A côté, les toilettes ou plutôt ce que ma grand-mère maternelle appelait les cabinets. Dans son appartment, elle disposait d’un cabinet analogue installé au fond du jardin, simple cabane de bois flétri, recouverte de tôle formant avant-toit, dont la porte percée de trois petits ronds hors de portée des yeux, ouvrait dur une simple planche ouverte en son centre sur un large ovale, habituellement masqué par un couvercle à poignée découvrant la fosse, profonde d’un bon mètre, dans laquelle on se délestait des excédents stomacaux avant de se saisir de quelques-unes des feuilles de papier journal coupées en huit et fichées sur un énorme clou planté sur la paroi du fond. On se saisissait ensuite du seau de métal posé sur le sol pour précipiter une belle rasade d’eau apporté de la cuisine. Assez pour faire disparaître les traces de son passage mais pas trop, pour ne pas vider complètement le récipient et devoir ensuite aller le remplir au robinet.
Dans la datcha de Mihail et Serafima, la cabane se présente de la même manière mais à l’intérieur, plaquée sur le fond de l’atelier. Les dimensions en sont encore plus retreintes, les parois internes sont recouvertes d’un épais papier peint vert émaillé de fleurs de lotus. Le même papier journal, imprimé en cyrillique, pend au même clou mais, sans doute en l’honneur des invités que nous sommes, un rouleau immaculé a été suspendu par une ficelle. Pas d’eau, ni courante ni dans un seau, mais une caisse de sciure inégale déposée sur le sol. Autrefois, cette réserve d’engrais devait être retirée directement par l’arrière mais aujourd’hui, les forces ayant décliné avec l’âge, le jardinet est envahi d’orties et d’herbes folles parmi lesquelles on trouve difficilement un bouquet de ciboulette destiné à la fabrication des pirojkis. Du coup, la sciure atteint des altitudes inquiétantes. Sans doute Oleg, avant de repartir mercredi pour Moscou, s’offrira-t-il pour délester la fosse jusqu’à sa prochaine visite.
En fin d’après-midi, une force averse a réveillé les moustiques qui sommeillaient sous les osiers, posés sur la mousse verdâtre du caniveau. Heureusement, notre chambre est plus froide que celle des grands-parents. Les moustiques aimant la chaleur, ils s’y sont rassemblés et c’est la pauvre Serafima, assise sur le bord de son lit, qui passera une partie de la nuit à en exterminer le plus grand nombre.
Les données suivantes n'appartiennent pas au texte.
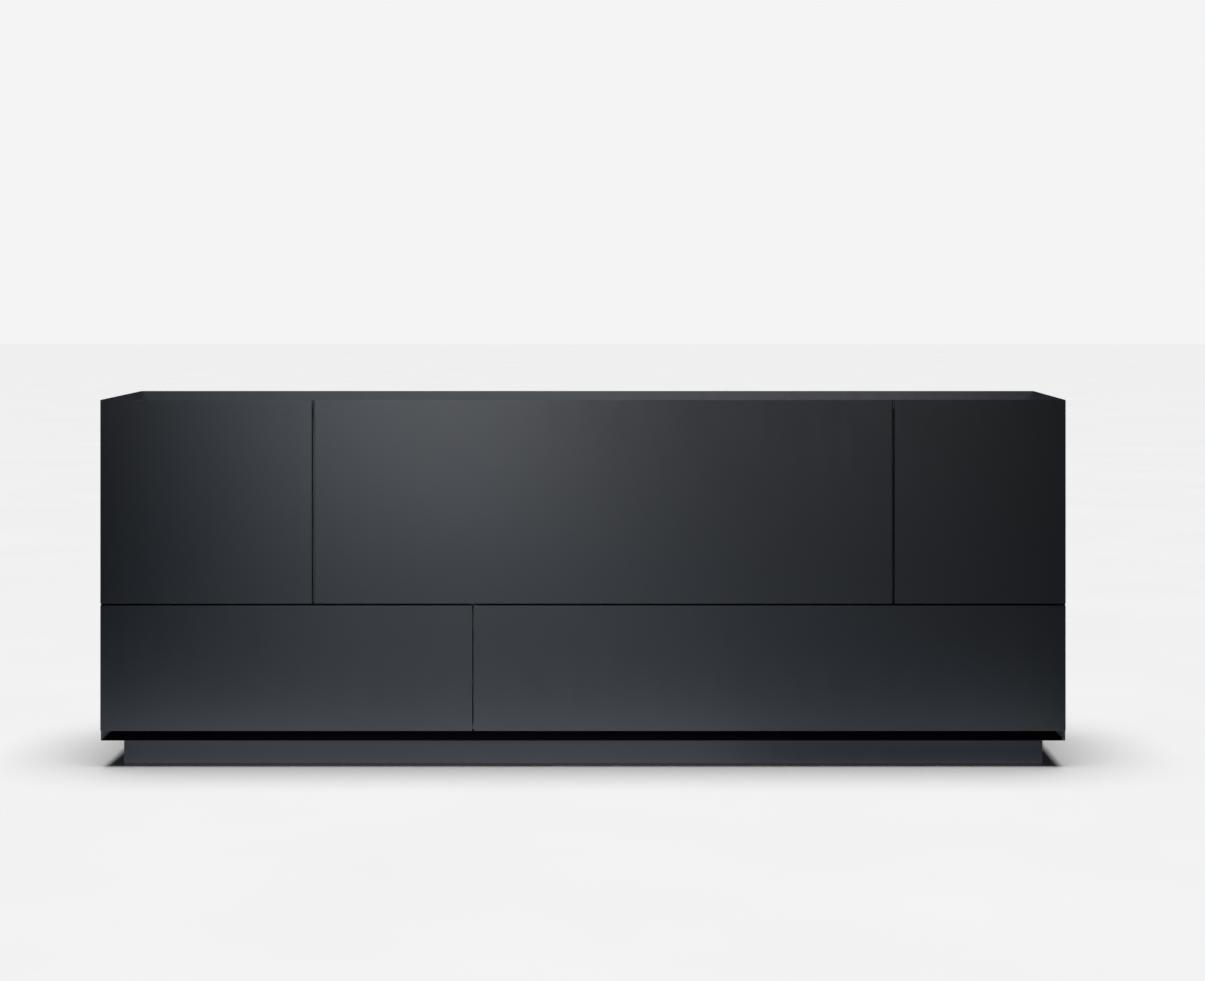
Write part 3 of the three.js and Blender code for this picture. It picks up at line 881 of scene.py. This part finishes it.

Je passerai devant elle à deux prises, mais en limitant l’expédition au seau bleu recouvert d’un vieux couvercle de cuisine, dans lequel les passagers de la nuit viennent faire leurs plus petits besoins.
Dimanche 26 août, Sobinka – Vladimir
Toilette du matin limitée à deux lingettes débarbouillantes et à quelques mouvements de brosse à dents. La douche sera pour la fin de l’après-midi, lorsque nous serons de retour à notre hôtel de Vladimir. Puis expédition avec Ania, Olga et Rodica jusqu’au marché du dimanche, que les Sobinkais appellent à juste titre bazar. Passé le premier immeuble collectif et son ancienne salle des mariages transformée en magasin, nous pénétrons entre les maisons collectivess, parmi les parcs ombragés mais pas entretenus et jonchés de bouteilles et de détritus en tous genre.
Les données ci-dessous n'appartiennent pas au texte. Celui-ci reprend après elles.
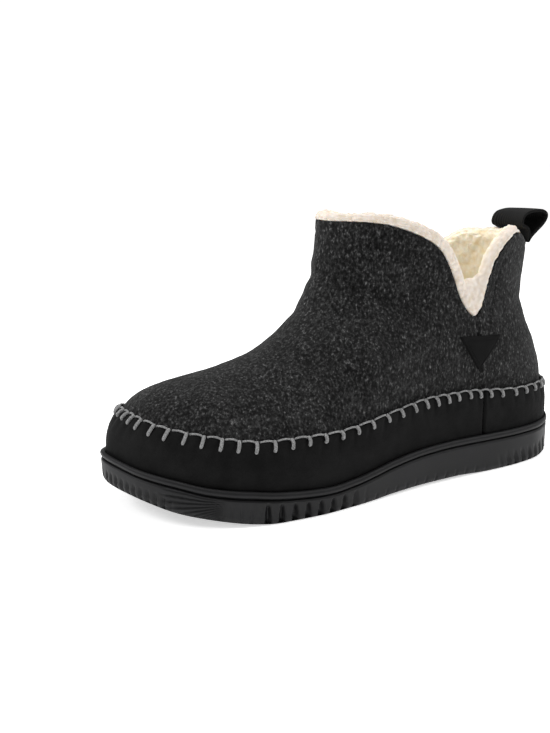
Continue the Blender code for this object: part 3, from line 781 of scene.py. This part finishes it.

Nous ne sommes plus à Moscou ni même à Vladimir. La plupart des visages sont fermés, fatigués, désabusés, souvent marqués par l’alcool, parfois peut-être parles coups. Seules les jeunes, et particulièrement les filles, semblent échapper à la fatalité. Mais pour combien de temps? Talons hauts en évitant la boue, pantalons serrés, chandails légers mettant en évidence de beaux seins solidement soutenus, visage maquillé, yeux soulignés, chevelure apprêtée. Et presque toujours téléphone portable à la main ou à l’oreille. Le salaire moyen, lorsque salaire il y a, ne dépassant guère les 200 €, c’est un bon mois qui passe dans l’achat de cet ustensile désormais indispensable pour exister. Sans compter le coût des communications.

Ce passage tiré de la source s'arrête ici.